Task description:
All of the data below should be written out exactly.

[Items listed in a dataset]
● ● ●
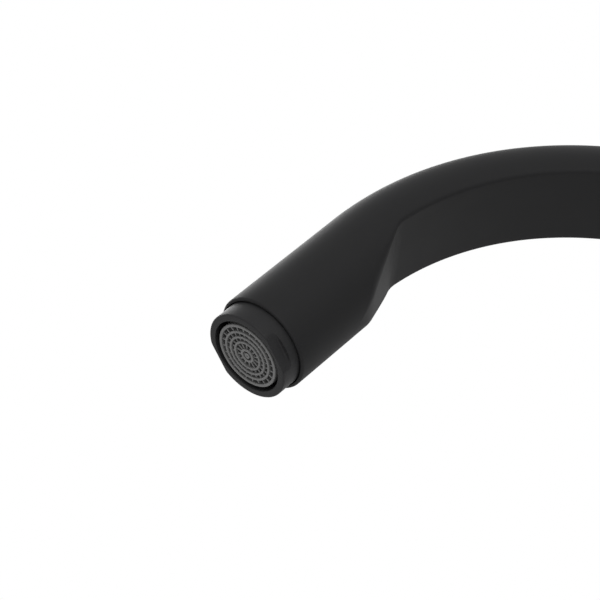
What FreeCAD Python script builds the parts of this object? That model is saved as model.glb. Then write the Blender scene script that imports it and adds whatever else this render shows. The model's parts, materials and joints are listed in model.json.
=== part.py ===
import FreeCAD, Part
import math
import os
import re

import Sketcher

# A deck-mounted kitchen mixer with a swivelling high-arc spout, in millimetres.
#
# The origin is where the column's axis meets the worktop's upper face. +Z points up, +X towards the
# outlet and +Y towards the lever. Three axes carry the pieces: the column's (the row's own Z), the
# cartridge's (level, along +Y) and the outlet's (sloping down and away from the column).
#
# The spout is a round tube bent through one long arc. Its inner side is cut to a flat underside that
# follows the bend, and at each end a short ramp runs the flat out into the full round.

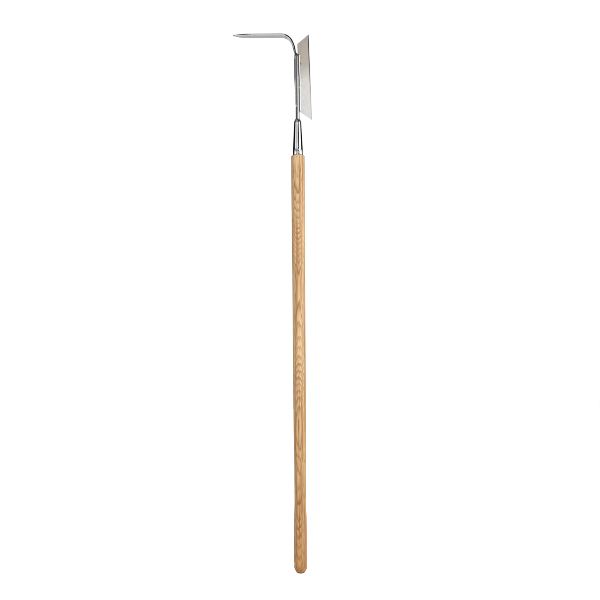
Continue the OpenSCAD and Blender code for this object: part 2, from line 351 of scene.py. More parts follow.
def steel(name, base, rough, grain=(900.0, 900.0, 14.0), grain_amt=0.05, bump=0.10, tint=None, worn=0.0, z_tint_and_painted_light=None, spot=None, painted_shade_zone=None, metal=1.0):
    """Polished or brushed stainless: a fine directional polish, soft blotches in gloss, hairline marks."""
    mat, t, bsdf, co = new_mat(name)
    bsdf.inputs["Metallic"].default_value = metal
    line = t.noise(t.vmul(co, grain), 1.0, 3.0, 0.6)
    blot = t.noise(co, 38.0, 3.0, 0.55)
    hair = t.noise(t.vmul(co, (grain[0] * 2.3, grain[1] * 2.3, grain[2] * 0.6)), 1.0, 2.0, 0.5)
    hairs = t.map(hair, 0.66, 0.72, 0.0, 1.0)
    col = t.mix(t.map(line, 0.3, 0.7, 0.0, 0.35), base, tuple(v * 0.86 for v in base))
    col = t.mix(t.map(blot, 0.45, 0.75, 0.0, 0.25), col, tint or tuple(v * 0.92 for v in base))
    # Colour ramp along z: heat tint on the weld beads, painted reflection on the blade and painted shade on its ground
    # bevel
    if z_tint_and_painted_light:
        lo, hi, stops = z_tint_and_painted_light
        sep = t.new("ShaderNodeSeparateXYZ")
        t.put(sep.inputs[0], co)
        drift = t.math("MULTIPLY_ADD", t.math("SUBTRACT", t.noise(co, 60.0, 2.0, 0.5), 0.5), 0.012, sep.outputs[2])
        f = t.ramp(t.map(drift, lo, hi, 0.0, 1.0), stops)
        col = t.mix(1.0, col, f, "MULTIPLY")
    # Painted shade: the mask darkens the colour towards black and lowers the metallic value
    if painted_shade_zone:
        scale = painted_shade_zone(t, co)
        col = t.mix(scale, col, (0.0, 0.0, 0.0))
        t.put(bsdf.inputs["Metallic"], t.math("MULTIPLY", metal, t.math("SUBTRACT", 1.0, scale)))
    if spot:
        sx, sz, sr = spot
        sep = t.new("ShaderNodeSeparateXYZ")
        t.put(sep.inputs[0], co)
        ex = t.math("SUBTRACT", sep.outputs[0], sx)
        ez = t.math("MULTIPLY", t.math("SUBTRACT", sep.outputs[2], sz), 0.62)
        dist = t.math("SQRT", t.math("ADD", t.math("MULTIPLY", ex, ex), t.math("MULTIPLY", ez, ez)))
        dist = t.math("MULTIPLY_ADD", t.math("SUBTRACT", t.noise(co, 900.0, 2.0, 0.6), 0.5), sr * 1.2, dist)
        col = t.mix(t.map(dist, sr * 0.5, sr * 1.3, 0.8, 0.0), col, lin((88, 70, 54)))
    t.put(bsdf.inputs["Base Color"], col)
    r = t.math("MULTIPLY_ADD", t.math("SUBTRACT", line, 0.5), grain_amt, rough)
    r = t.math("MULTIPLY_ADD", t.math("SUBTRACT", blot, 0.5), rough * 0.5, r)
    r = t.math("MULTIPLY_ADD", hairs, worn, r, clamp=True)
    t.put(bsdf.inputs["Roughness"], r)
    h = t.math("SUBTRACT", line, t.math("MULTIPLY", hairs, 0.4))
    t.put(bsdf.inputs["Normal"], t.bump(h, bump, 0.00002))
    return mat, t, bsdf, co


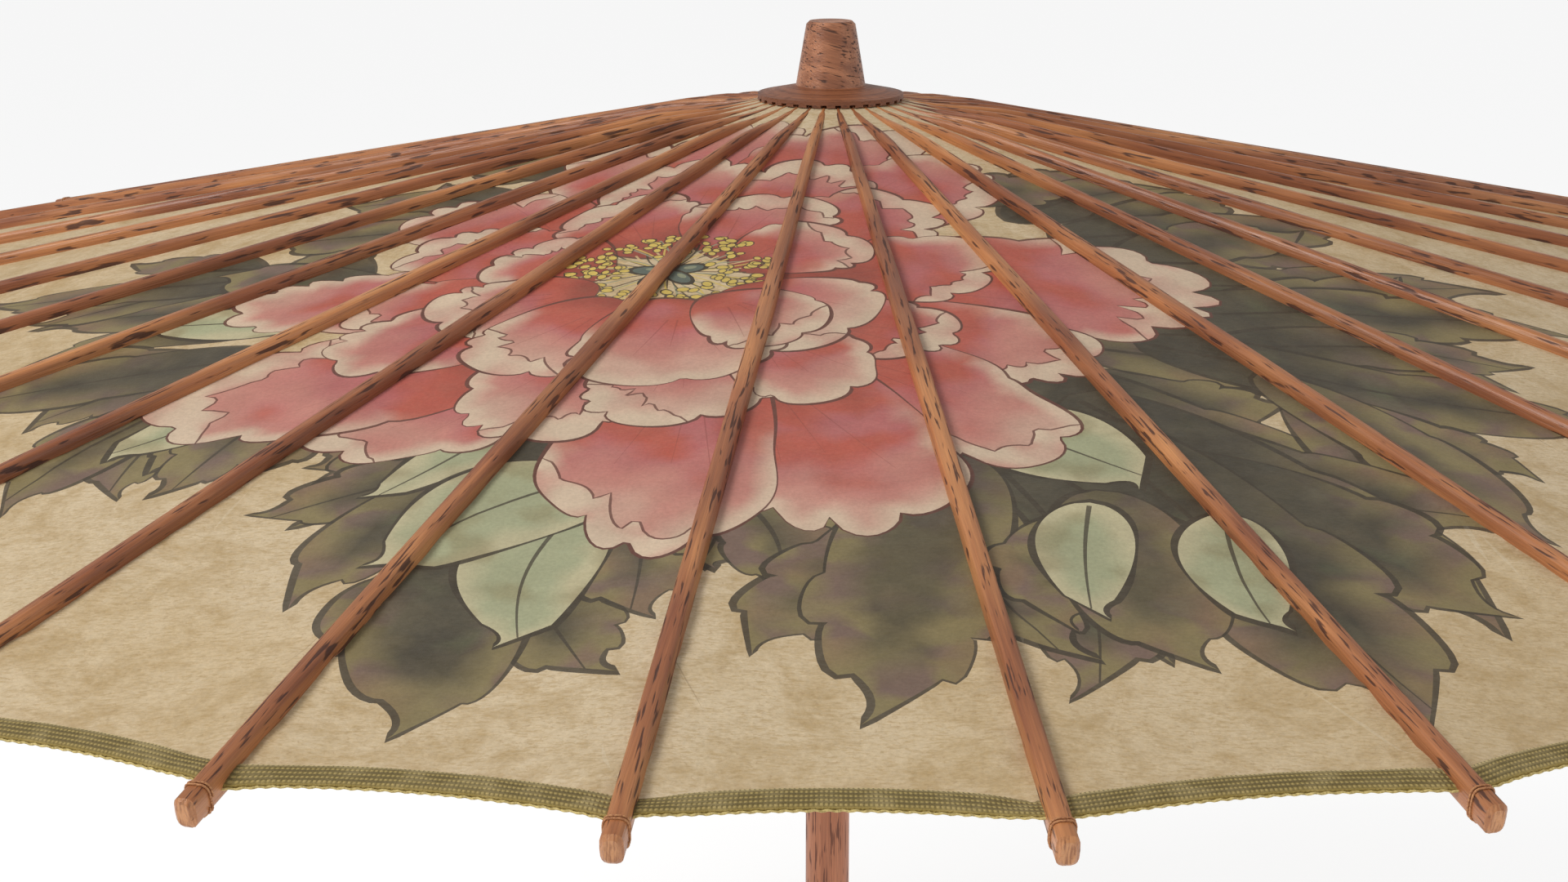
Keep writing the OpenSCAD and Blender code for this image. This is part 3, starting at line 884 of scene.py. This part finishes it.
● ● ●
Full output:
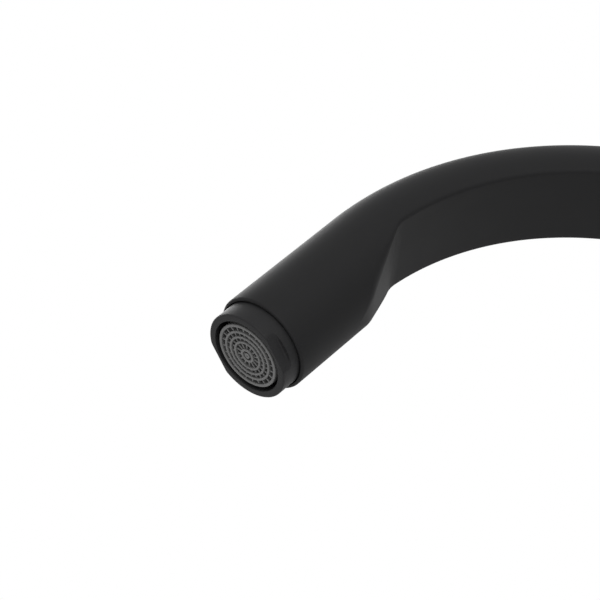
What FreeCAD Python script builds the parts of this object? That model is saved as model.glb. Then write the Blender scene script that imports it and adds whatever else this render shows. The model's parts, materials and joints are listed in model.json.
=== part.py ===
import FreeCAD, Part
import math
import os
import re

import Sketcher

# A deck-mounted kitchen mixer with a swivelling high-arc spout, in millimetres.
#
# The origin is where the column's axis meets the worktop's upper face. +Z points up, +X towards the
# outlet and +Y towards the lever. Three axes carry the pieces: the column's (the row's own Z), the
# cartridge's (level, along +Y) and the outlet's (sloping down and away from the column).
#
# The spout is a round tube bent through one long arc. Its inner side is cut to a flat underside that
# follows the bend, and at each end a short ramp runs the flat out into the full round.

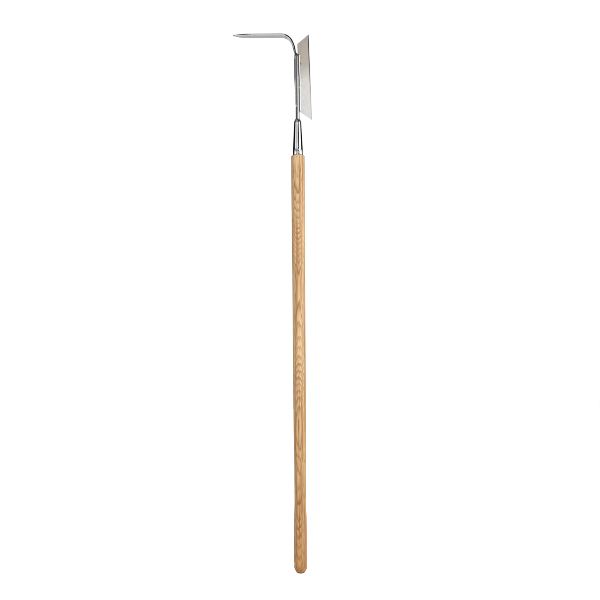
Continue the OpenSCAD and Blender code for this object: part 2, from line 351 of scene.py. More parts follow.
def steel(name, base, rough, grain=(900.0, 900.0, 14.0), grain_amt=0.05, bump=0.10, tint=None, worn=0.0, z_tint_and_painted_light=None, spot=None, painted_shade_zone=None, metal=1.0):
    """Polished or brushed stainless: a fine directional polish, soft blotches in gloss, hairline marks."""
    mat, t, bsdf, co = new_mat(name)
    bsdf.inputs["Metallic"].default_value = metal
    line = t.noise(t.vmul(co, grain), 1.0, 3.0, 0.6)
    blot = t.noise(co, 38.0, 3.0, 0.55)
    hair = t.noise(t.vmul(co, (grain[0] * 2.3, grain[1] * 2.3, grain[2] * 0.6)), 1.0, 2.0, 0.5)
    hairs = t.map(hair, 0.66, 0.72, 0.0, 1.0)
    col = t.mix(t.map(line, 0.3, 0.7, 0.0, 0.35), base, tuple(v * 0.86 for v in base))
    col = t.mix(t.map(blot, 0.45, 0.75, 0.0, 0.25), col, tint or tuple(v * 0.92 for v in base))
    # Colour ramp along z: heat tint on the weld beads, painted reflection on the blade and painted shade on its ground
    # bevel
    if z_tint_and_painted_light:
        lo, hi, stops = z_tint_and_painted_light
        sep = t.new("ShaderNodeSeparateXYZ")
        t.put(sep.inputs[0], co)
        drift = t.math("MULTIPLY_ADD", t.math("SUBTRACT", t.noise(co, 60.0, 2.0, 0.5), 0.5), 0.012, sep.outputs[2])
        f = t.ramp(t.map(drift, lo, hi, 0.0, 1.0), stops)
        col = t.mix(1.0, col, f, "MULTIPLY")
    # Painted shade: the mask darkens the colour towards black and lowers the metallic value
    if painted_shade_zone:
        scale = painted_shade_zone(t, co)
        col = t.mix(scale, col, (0.0, 0.0, 0.0))
        t.put(bsdf.inputs["Metallic"], t.math("MULTIPLY", metal, t.math("SUBTRACT", 1.0, scale)))
    if spot:
        sx, sz, sr = spot
        sep = t.new("ShaderNodeSeparateXYZ")
        t.put(sep.inputs[0], co)
        ex = t.math("SUBTRACT", sep.outputs[0], sx)
        ez = t.math("MULTIPLY", t.math("SUBTRACT", sep.outputs[2], sz), 0.62)
        dist = t.math("SQRT", t.math("ADD", t.math("MULTIPLY", ex, ex), t.math("MULTIPLY", ez, ez)))
        dist = t.math("MULTIPLY_ADD", t.math("SUBTRACT", t.noise(co, 900.0, 2.0, 0.6), 0.5), sr * 1.2, dist)
        col = t.mix(t.map(dist, sr * 0.5, sr * 1.3, 0.8, 0.0), col, lin((88, 70, 54)))
    t.put(bsdf.inputs["Base Color"], col)
    r = t.math("MULTIPLY_ADD", t.math("SUBTRACT", line, 0.5), grain_amt, rough)
    r = t.math("MULTIPLY_ADD", t.math("SUBTRACT", blot, 0.5), rough * 0.5, r)
    r = t.math("MULTIPLY_ADD", hairs, worn, r, clamp=True)
    t.put(bsdf.inputs["Roughness"], r)
    h = t.math("SUBTRACT", line, t.math("MULTIPLY", hairs, 0.4))
    t.put(bsdf.inputs["Normal"], t.bump(h, bump, 0.00002))
    return mat, t, bsdf, co


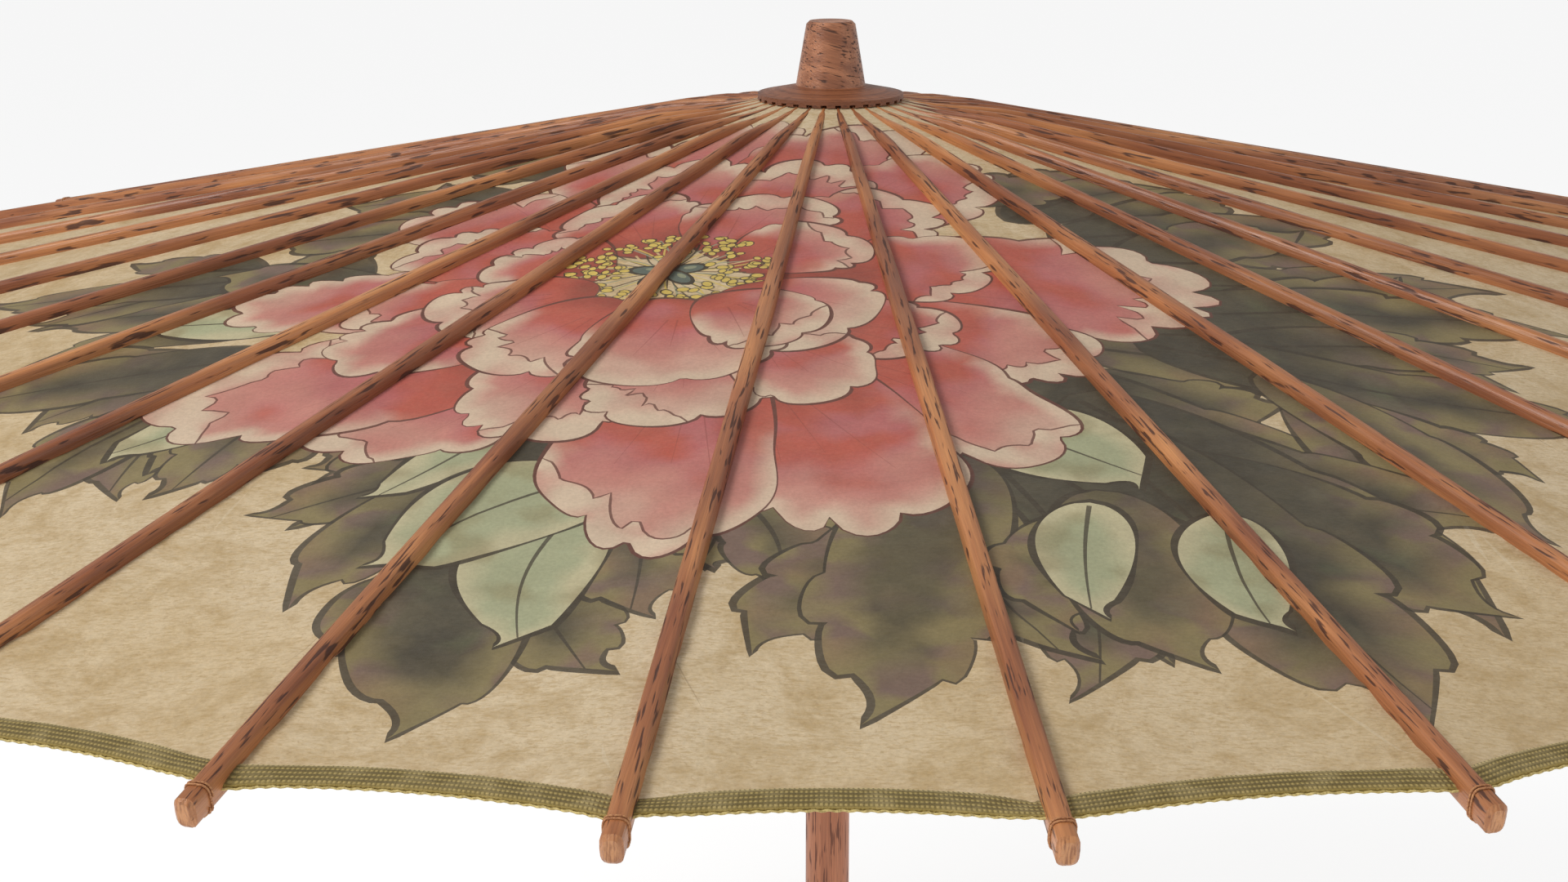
Keep writing the OpenSCAD and Blender code for this image. This is part 3, starting at line 884 of scene.py. This part finishes it.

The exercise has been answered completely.